> [Set problem]:
What follows is a listing. Return every line of it exactly.

> [Collected data]:
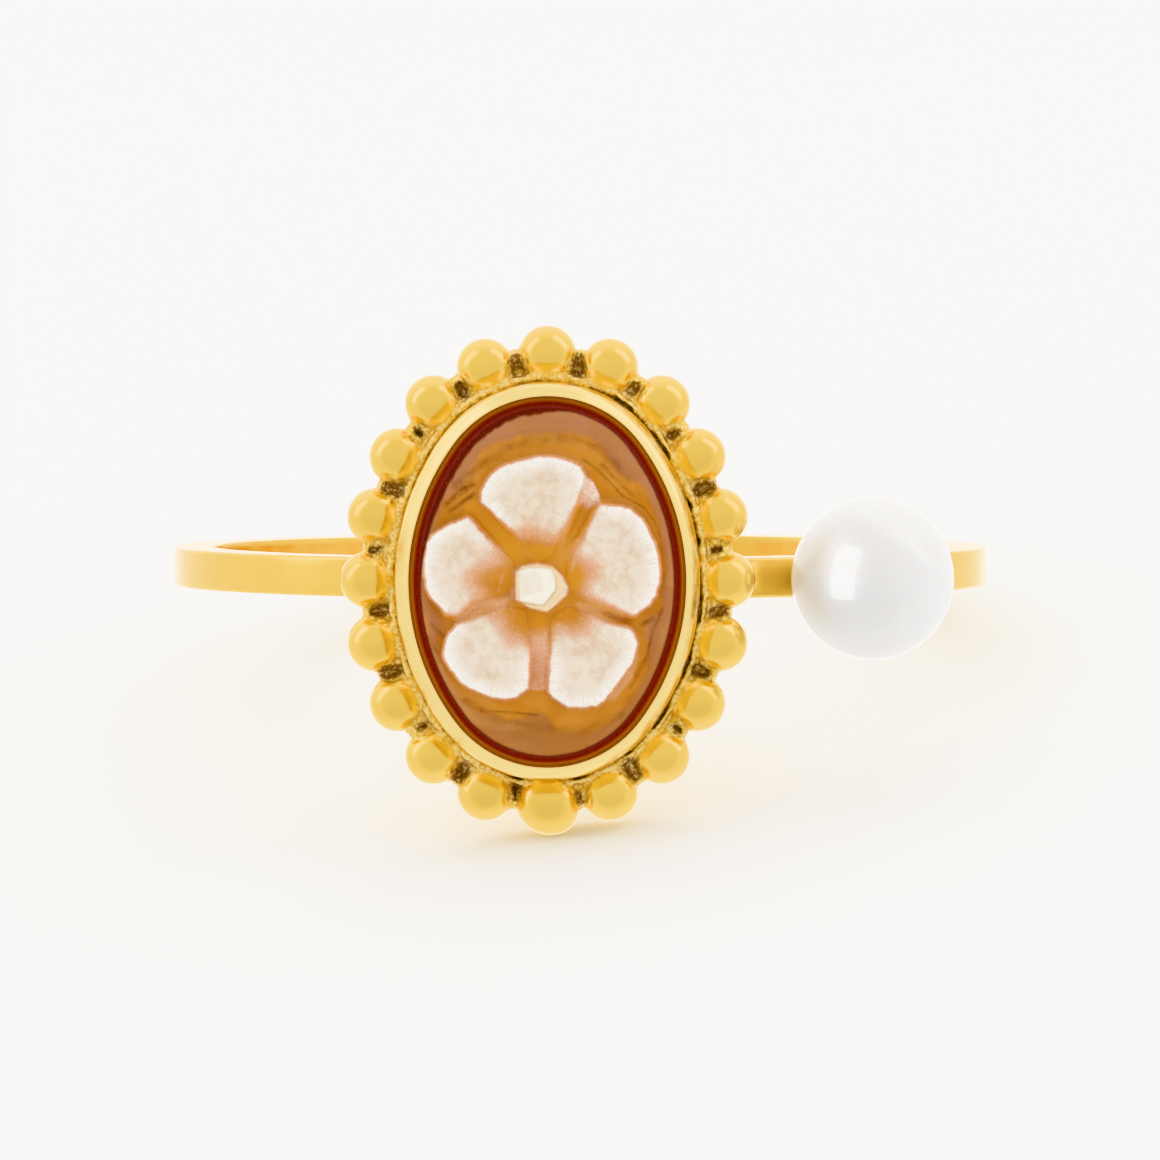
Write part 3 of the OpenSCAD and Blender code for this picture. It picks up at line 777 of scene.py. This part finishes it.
def carve(x, y, from_edge):
    """Height of the carved face, and what its colours need, at points from the flower's middle."""
    flat = np.zeros(x.shape)
    r = np.hypot(x, y)
    a = np.arctan2(y, x)
    drift = noise(x * 2.4, y * 2.4, flat, 30)
    layer, white, rim, along, clear, stroke_shade, dent = (flat.copy() for _ in range(7))
    side, outside = flat - FAR, flat + FAR
    for k, (outline, start, slope, course, ends, reach, width, growth) in enumerate(PETALS):
        gap, flank, place = outline_distance(x, y, outline)
        gap = gap + 0.012 * noise(place * 9, flat + k, flat, 35)
        across = y * math.cos(math.radians(course)) - x * math.sin(math.radians(course))
        root = (r + 0.07 * drift - ends - reach * np.exp(-((across / width) ** 2))) / growth
        share = rounded(gap / flank / 2 + 0.5)
        # The outer edges are cut steeply, and have a lip and a bright rim
        outer = ease((0.17 - flank) / 0.08)
        lip = np.exp(-(((gap - 0.1) / 0.1) ** 2)) * outer
        layer = np.maximum(layer, (PETAL_RISE + PETAL_LIP * lip) * share * ease((r - start) / slope))
        soft = flank + 0.16 * (1 - ease((r - 0.9) / 0.7))
        cover = np.maximum(ease(gap / soft / 1.5 + 0.5), 0.3 * ease((gap + 0.11) / 0.09))
        white = np.maximum(white, ease(root) * cover)
        nearer = gap > side
        side = np.where(nearer, gap, side)
        rim = np.where(nearer, (1 - ease(gap / 0.44)) * (0.25 + 0.75 * outer) * ease(root / 0.8 - 0.4), rim)
        along = np.where(nearer, place + 20 * k, along)
        outside = smooth_min(outside, -gap, 0.35)
    for outline, height, whiteness in VEILS:
        gap, flank, _ = outline_distance(x, y, outline)
        cover = ease(gap / flank + 0.5)
        layer = np.maximum(layer, height * cover)
        white = np.maximum(white, whiteness * cover * (1 + 0.3 * drift))
    skirt, flank, _ = outline_distance(x, y, BOSS_SKIRT)
    top, steep, _ = outline_distance(x, y, BOSS_TOP)
    boss = ease(top / steep + 0.5)
    cover = ease(skirt / flank + 0.5)
    layer = np.maximum(layer, SKIRT_RISE * cover + BOSS_RISE * boss)
    white = np.maximum(white, cover * (0.9 + 0.1 * boss))
    facet, steep, _ = outline_distance(x, y, BOSS_FACET)
    facet = ease(facet / steep + 0.5) * boss
    degrees = np.degrees(a) % 360
    reach = np.interp(degrees, *np.array(AMBER_REACH).T)
    reach = reach + 0.09 * noise(x * 1.7, y * 1.7, flat, 31) + 0.05 * noise(x * 5, y * 5, flat, 32)
    amber = ease((reach - outside) / 0.2 + 0.5) * ease((from_edge - 0.06) / 0.2)
    for points, width, share in CLEAR_CHANNELS:
        clear = np.maximum(clear, share * (1 - ease((line_distance(x, y, points) - width) / 0.14)))
    for points, width, share in GLINTS:
        mark = np.exp(-(((line_distance(x, y, points) + 0.02 * drift) / width) ** 2))
        mark = mark * (0.8 + 0.4 * noise(x * 9, y * 9, flat, 36))
        white = np.maximum(white, share * mark * (skirt < 0))
    # The strokes' dents are real, and their darkness is partly painted shade
    for points, width, dark, depth in STROKES:
        gap = line_distance(x, y, points) + 0.3 * width * drift
        mark = np.exp(-((gap / width) ** 2))
        stroke_shade = np.maximum(stroke_shade, dark * mark)
        dent = dent + depth * mark
    sweep = noise(outside * 9, degrees * 0.05, flat, 33) * ease(outside / 0.1)
    ground = GROUND_CUT * ease((from_edge - CUT_MARGIN) / CUT_SLOPE) + AMBER_CUT * amber * ease(outside / 0.05)
    uneven = 0.006 * noise(x * 3, y * 3, flat, 34) + 0.004 * sweep
    height = FIELD_H - ground + layer - dent + uneven * ease(from_edge / 0.2)
    fields = {"white": white, "rim": rim, "amber": amber, "clear": clear, "stroke_shade": stroke_shade, "sweep": sweep}
    # The boss's left facet is a little less white, painted shade
    fields["boss"] = boss * (skirt > 0) * (1 - 0.45 * facet)
    fields["skirt"] = cover * (1 - boss)
    return height, fields, side, along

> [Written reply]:
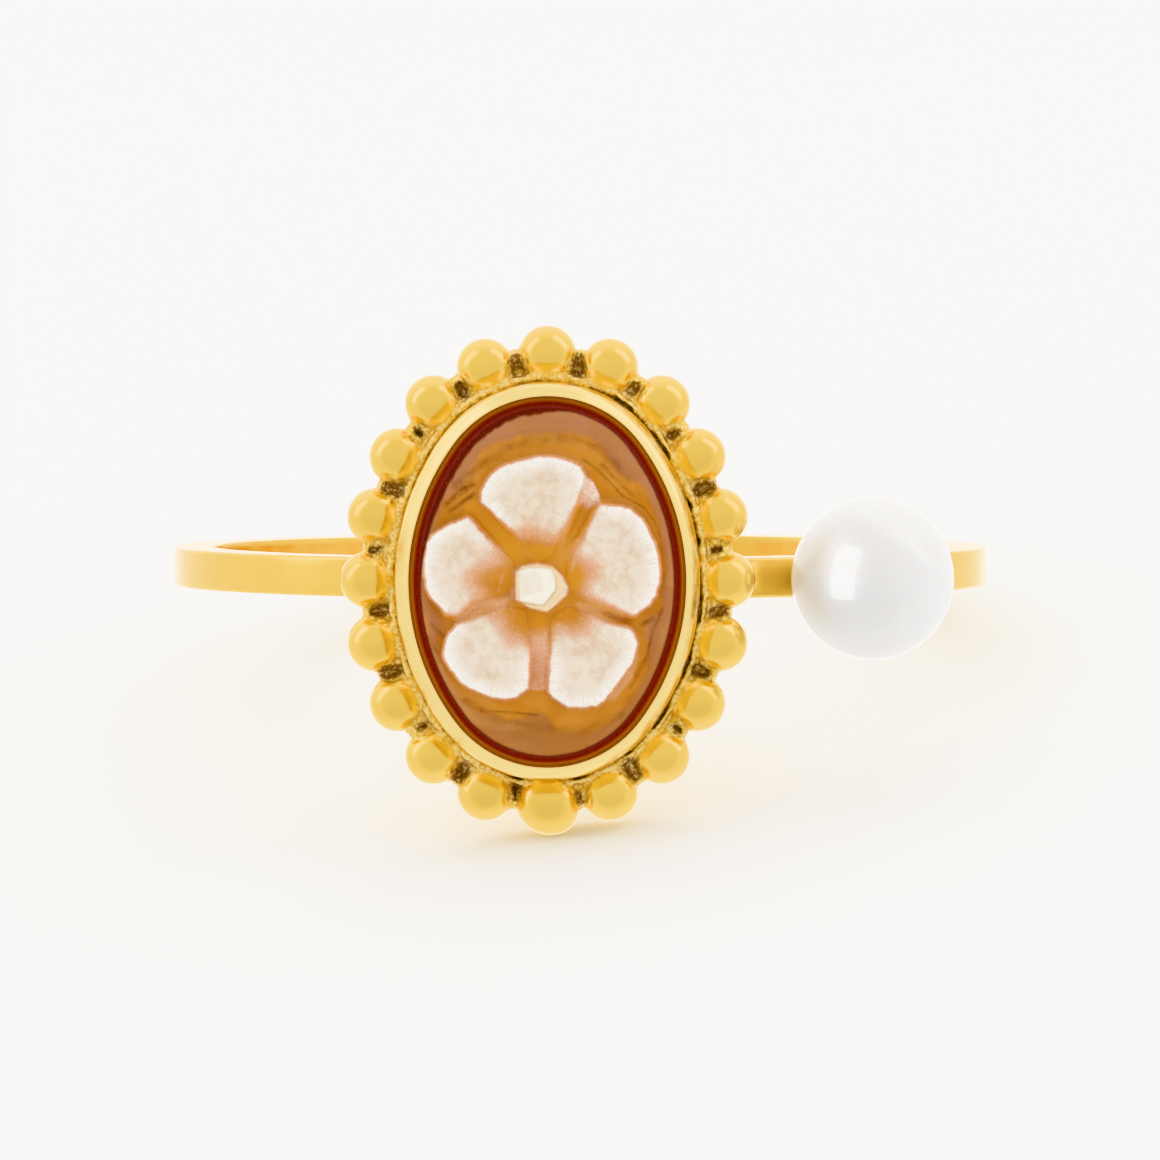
Write part 3 of the OpenSCAD and Blender code for this picture. It picks up at line 777 of scene.py. This part finishes it.
def carve(x, y, from_edge):
    """Height of the carved face, and what its colours need, at points from the flower's middle."""
    flat = np.zeros(x.shape)
    r = np.hypot(x, y)
    a = np.arctan2(y, x)
    drift = noise(x * 2.4, y * 2.4, flat, 30)
    layer, white, rim, along, clear, stroke_shade, dent = (flat.copy() for _ in range(7))
    side, outside = flat - FAR, flat + FAR
    for k, (outline, start, slope, course, ends, reach, width, growth) in enumerate(PETALS):
        gap, flank, place = outline_distance(x, y, outline)
        gap = gap + 0.012 * noise(place * 9, flat + k, flat, 35)
        across = y * math.cos(math.radians(course)) - x * math.sin(math.radians(course))
        root = (r + 0.07 * drift - ends - reach * np.exp(-((across / width) ** 2))) / growth
        share = rounded(gap / flank / 2 + 0.5)
        # The outer edges are cut steeply, and have a lip and a bright rim
        outer = ease((0.17 - flank) / 0.08)
        lip = np.exp(-(((gap - 0.1) / 0.1) ** 2)) * outer
        layer = np.maximum(layer, (PETAL_RISE + PETAL_LIP * lip) * share * ease((r - start) / slope))
        soft = flank + 0.16 * (1 - ease((r - 0.9) / 0.7))
        cover = np.maximum(ease(gap / soft / 1.5 + 0.5), 0.3 * ease((gap + 0.11) / 0.09))
        white = np.maximum(white, ease(root) * cover)
        nearer = gap > side
        side = np.where(nearer, gap, side)
        rim = np.where(nearer, (1 - ease(gap / 0.44)) * (0.25 + 0.75 * outer) * ease(root / 0.8 - 0.4), rim)
        along = np.where(nearer, place + 20 * k, along)
        outside = smooth_min(outside, -gap, 0.35)
    for outline, height, whiteness in VEILS:
        gap, flank, _ = outline_distance(x, y, outline)
        cover = ease(gap / flank + 0.5)
        layer = np.maximum(layer, height * cover)
        white = np.maximum(white, whiteness * cover * (1 + 0.3 * drift))
    skirt, flank, _ = outline_distance(x, y, BOSS_SKIRT)
    top, steep, _ = outline_distance(x, y, BOSS_TOP)
    boss = ease(top / steep + 0.5)
    cover = ease(skirt / flank + 0.5)
    layer = np.maximum(layer, SKIRT_RISE * cover + BOSS_RISE * boss)
    white = np.maximum(white, cover * (0.9 + 0.1 * boss))
    facet, steep, _ = outline_distance(x, y, BOSS_FACET)
    facet = ease(facet / steep + 0.5) * boss
    degrees = np.degrees(a) % 360
    reach = np.interp(degrees, *np.array(AMBER_REACH).T)
    reach = reach + 0.09 * noise(x * 1.7, y * 1.7, flat, 31) + 0.05 * noise(x * 5, y * 5, flat, 32)
    amber = ease((reach - outside) / 0.2 + 0.5) * ease((from_edge - 0.06) / 0.2)
    for points, width, share in CLEAR_CHANNELS:
        clear = np.maximum(clear, share * (1 - ease((line_distance(x, y, points) - width) / 0.14)))
    for points, width, share in GLINTS:
        mark = np.exp(-(((line_distance(x, y, points) + 0.02 * drift) / width) ** 2))
        mark = mark * (0.8 + 0.4 * noise(x * 9, y * 9, flat, 36))
        white = np.maximum(white, share * mark * (skirt < 0))
    # The strokes' dents are real, and their darkness is partly painted shade
    for points, width, dark, depth in STROKES:
        gap = line_distance(x, y, points) + 0.3 * width * drift
        mark = np.exp(-((gap / width) ** 2))
        stroke_shade = np.maximum(stroke_shade, dark * mark)
        dent = dent + depth * mark
    sweep = noise(outside * 9, degrees * 0.05, flat, 33) * ease(outside / 0.1)
    ground = GROUND_CUT * ease((from_edge - CUT_MARGIN) / CUT_SLOPE) + AMBER_CUT * amber * ease(outside / 0.05)
    uneven = 0.006 * noise(x * 3, y * 3, flat, 34) + 0.004 * sweep
    height = FIELD_H - ground + layer - dent + uneven * ease(from_edge / 0.2)
    fields = {"white": white, "rim": rim, "amber": amber, "clear": clear, "stroke_shade": stroke_shade, "sweep": sweep}
    # The boss's left facet is a little less white, painted shade
    fields["boss"] = boss * (skirt > 0) * (1 - 0.45 * facet)
    fields["skirt"] = cover * (1 - boss)
    return height, fields, side, along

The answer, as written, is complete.